Strangely, I find my tattoos comforting. They are a guarantee that as long as I can still see, I’ll know that I had a life worth writing the story of on my skin.
I strive to do everything economically. Balance my budget, manage my time effectively, eat things with not too many calories, and plan my movements around the house. You know, stuff like piling things at the bottom of the stairs to take all at once or the next time I go up, rather than make a special trip. But then the Fitbit came into my life and screwed everything up. Or at least the economy of movement bit.
Now I take extra trips from the fridge to the table in an effort to get more steps in. I know I should just bite the bullet and go for a walk, but the bullet is an ice cube at the moment and it’s just too much bloody trouble to get all dressed only to turn around and run back to the safety of the warmth of my house after going 10 feet up the street because my nose broke off when I went to wipe it.
Can you tell I write fiction?
Fiction with run-on sentences? (I don’t!

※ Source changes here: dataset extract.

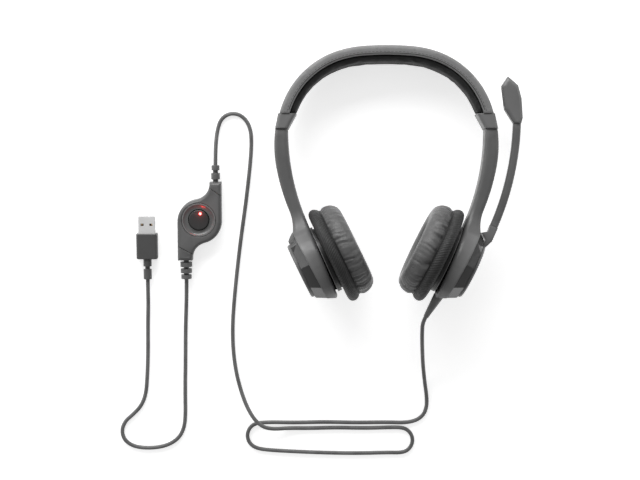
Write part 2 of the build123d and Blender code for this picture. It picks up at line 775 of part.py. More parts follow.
with BuildPart() as ear_cushion:
    with BuildSketch(CUP_SECTION):
        with BuildLine():
            Polyline(*CUSHION_BACK)
            ThreePointArc((29.0, -1.6), (34.0, -5.4), (31.7, -9.8))
            ThreePointArc((31.7, -9.8), (32.0, -13.0), (31.8, -17.0))
            ThreePointArc((31.8, -17.0), (29.2, -22.6), (22.6, -24.0))
            ThreePointArc((22.6, -24.0), (15.6, -20.6), (15.0, -12.6))
        make_face()
    revolve(axis=CUP_AXIS)
save_pair(ear_cushion, "ear_cushion")

# ---------------------------------------------------------------- mic boom and the right cup's disc

with BuildPart() as outer_disc:
    with BuildSketch(CUP.offset(COVER_TOP_S)):
        Circle(DISC_RADIUS)
    extrude(amount=DISC_THICKNESS + HUB_GAP)
    chamfer(outer_disc.edges().group_by(lambda e: (e @ 0 - CUP.origin).dot(CUP.z_dir))[-1], 0.7)
    with BuildSketch(CUP.offset(COVER_TOP_S)):
        Circle(HUB_RADIUS)
    extrude(amount=-4)
with BuildPart() as right_outer_disc:
    mirror(outer_disc.part, about=MIDPLANE)
save(right_outer_disc, "right_outer_disc")


def boom_corner(side):
    """An edge of the boom's square root, inner (-1) or outer (1), in the cup's x, s."""
    half = side * BOOM_THICKNESS / 2
    lean = radians(BOOM_LEAN)
    return (BOOM_ROOT[0] + half * sin(lean), BOOM_ROOT[1] + half * cos(lean))


with BuildPart() as boom_hub:
    with BuildSketch(CUP.offset(COVER_TOP_S + HUB_GAP)):
        Circle(DISC_RADIUS)
    extrude(amount=DISC_THICKNESS)
    chamfer(boom_hub.edges().group_by(lambda e: (e @ 0 - CUP.origin).dot(CUP.z_dir))[-1], 0.7)
    with BuildSketch(CUP_SECTION):
        Polygon(
            *HUB_INNER_OUTLINE,
            boom_corner(-1),
            boom_corner(1),
            *HUB_OUTER_OUTLINE,
            align=None,
        )
    extrude(amount=BOOM_HALF + 1.2, both=True)
    with BuildSketch(CUP.offset(COVER_TOP_S + HUB_GAP)):
        Circle(HUB_RADIUS)
    extrude(amount=-HUB_SHAFT)
    with BuildSketch(CUP.offset(COVER_TOP_S + HUB_GAP - HUB_SHAFT)):
        Circle(HUB_SCREW + 0.05)
    extrude(amount=HUB_SHAFT + 0.8, mode=Mode.SUBTRACT)
save(boom_hub, "boom_hub")

with BuildPart() as hub_screw:
    with BuildSketch(CUP.offset(COVER_TOP_S + HUB_GAP - HUB_SHAFT)):
        Circle(WASHER_RADIUS)
    extrude(amount=-WASHER_THICKNESS)
    with BuildSketch(CUP.offset(COVER_TOP_S + HUB_GAP - HUB_SHAFT - WASHER_THICKNESS)):
        Circle(2 * HUB_SCREW)
    extrude(amount=-1.0)
    with BuildSketch(CUP.offset(COVER_TOP_S + HUB_GAP - HUB_SHAFT)):
        Circle(HUB_SCREW)
    extrude(amount=3.0)
save(hub_screw, "hub_washer_and_screw")

with BuildPart() as boom_arm:
    with BuildLine(CUP_SECTION) as boom_path:
        heading = (cos(radians(BOOM_LEAN)), -sin(radians(BOOM_LEAN)))
        JernArc(BOOM_ROOT, heading, BOOM_RADIUS, -BOOM_SWEEP)
    with BuildSketch(Plane(origin=boom_path.line @ 0, x_dir=HEAD.z_dir, z_dir=boom_path.line % 0)):
        RectangleRounded(2 * BOOM_HALF, BOOM_THICKNESS, BOOM_EDGE)
    sweep(path=boom_path.line)
save(boom_arm, "boom_arm")

BOOM_END_ANGLE = radians(BOOM_LEAN + BOOM_SWEEP)
BOOM_END = (
    BOOM_ROOT[0] + BOOM_RADIUS * (sin(BOOM_END_ANGLE) - sin(radians(BOOM_LEAN))),
    BOOM_ROOT[1] - BOOM_RADIUS * (cos(radians(BOOM_LEAN)) - cos(BOOM_END_ANGLE)),
)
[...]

I edit my fiction, damnit! I’m not allowed to edit this. Stop judging me!!!)
Where was I?
Oh yes, economy of movement. It’s all about multi-tasking. Those of us who are good at that have learned to plan our movements ahead of time so as not to waste energy doing things that are unnecessary. I used to walk around the track at the fitness centre all the time. That really makes no sense, as I’m using energy and never going anywhere. So I used the time plotting stories in my head, listening to music that would inspire me. I miss going to the track, but I’ve been too busy to go. I must start going there again. Because let’s face it, I ain’t getting many steps in between the fridge and the table unless I’m eating my own weight in snacks to keep myself doing something worthwhile.